The worst part? It wasn't the only play of its kind Wednesday night.
Rod Pelley, a marginal NHLer with two goals in 54 games this season for New Jersey, drove Pittsburgh's Alex Goligoski headfirst into the boards and is fortunate that Goligoski was able to skate away, or we'd be arguing which pinheaded play was more sickening.
And all this is against the backdrop of Thursday's potential grudge match between the Pittsburgh Penguins and Boston Bruins after Matt Cooke likely ended Marc Savard's season with a blindside hit to the head, a game that has featured stern warnings from the league about retribution.
Now, you can argue that the league's policy of discipline is so whacked that players believe taking the law into their own hands is their only course of action in terms of seeing justice done. That may be partially true.
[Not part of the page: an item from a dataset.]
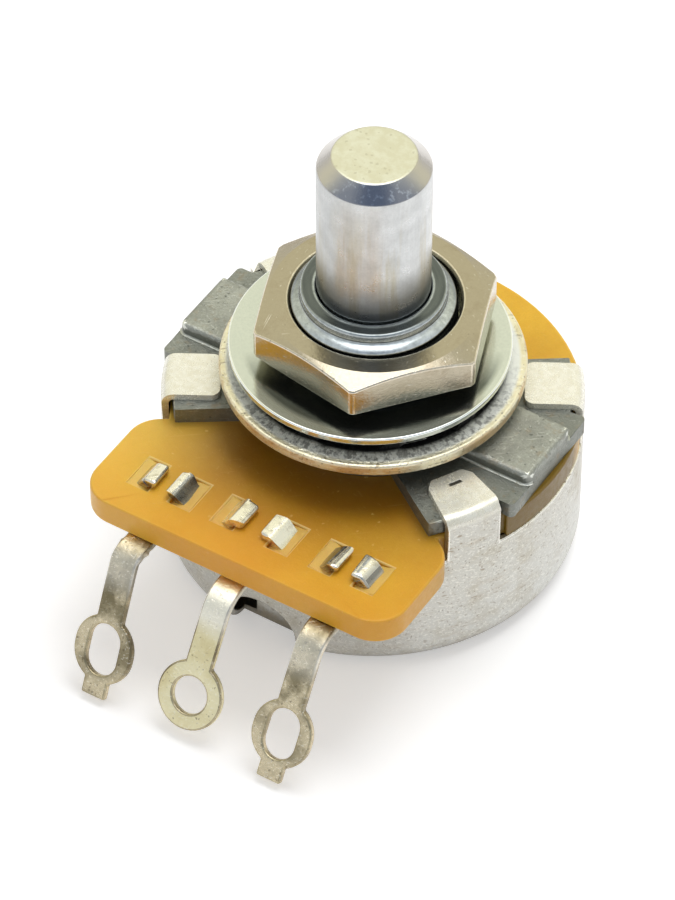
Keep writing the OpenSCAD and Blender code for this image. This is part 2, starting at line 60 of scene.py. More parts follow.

We've made that argument about the NHL ourselves; the NHL has never been more disorganized, so paralyzed, in how it needs to respond to mayhem on the ice.
But at some point, wouldn't it be nice if the players actually spoke up and said, "Hey, we can't have this." After all, it is their game, too, no?
We'd suggest it would be nice for the NHL Players' Association to step forward and make a loud and clear statement on behalf of the players -- those who think the game needs to grow and not regress into some state of barbarism on blades that we have seen in just a few weeks since the Olympic break -- but these past few weeks illustrate just how irrelevant the union has made itself.
By imploding during the summer with the firing of executive director Paul Kelly and the departure of key personnel such as Glenn Healy and Pat Flatley and the subsequent departure of dishonored former legal counsel Ian Penny, the NHLPA has been rendered mute, a giant vessel bobbing in a sea of discontent. And the union is now searching for its third leader since the lockout.
We often talk about the alleged partnership between the league and the players that was born of the lockout, how the players and owners share in the fortunes of the game, both good and bad. We talk about the need for the two sides to work in concert with the owners to promote the game and help it grow in sometimes fallow ground.
But if the players want to be treated like equals, if they want to be taken seriously as stewards of the game, maybe they should start to take ownership for their own membership.
We talked to Ottawa Senators center Jason Spezza, a member of the competition committee that ultimately has the power to accept or deny modifications to the game, including rule changes. He said initially that he thinks the issue of respect and dangerous hits might have been overblown by the media. Then, Spezza suggested it was up to the league to weed out those players who are involved in these dangerous plays.
"There's some guys in the league, they're in the league because they play on that edge and teams are looking for guys like that," he said Thursday. "I think it's up to the league to enforce, to show those guys they can't run around and have no consequences.
"Now it seems like that kind of rat player is really protected, and we have to try to unprotect that guy because he's an effective player but also a dangerous player."
Perhaps Spezza is correct, but it sounds like more than a little cop-out to lay it all at the feet of the league. Players like Spezza and, yes, players like Sidney Crosby and Jonathan Toews and Kimmo Timonen and Nicklas Lidstrom, and even players with spotty histories but big profiles like Chris Pronger and, dare we say it, Alex Ovechkin, can't be afraid to stand up and say, "This isn't how we want our game to look; this isn't how players should be treating one another. This has got to stop."
Instead, we wait for an update on Seabrook and how long he might be out of action, while the NHL suspended Wisniewski eight games on Thursday.
And we wait and see what new carnage the night will bring.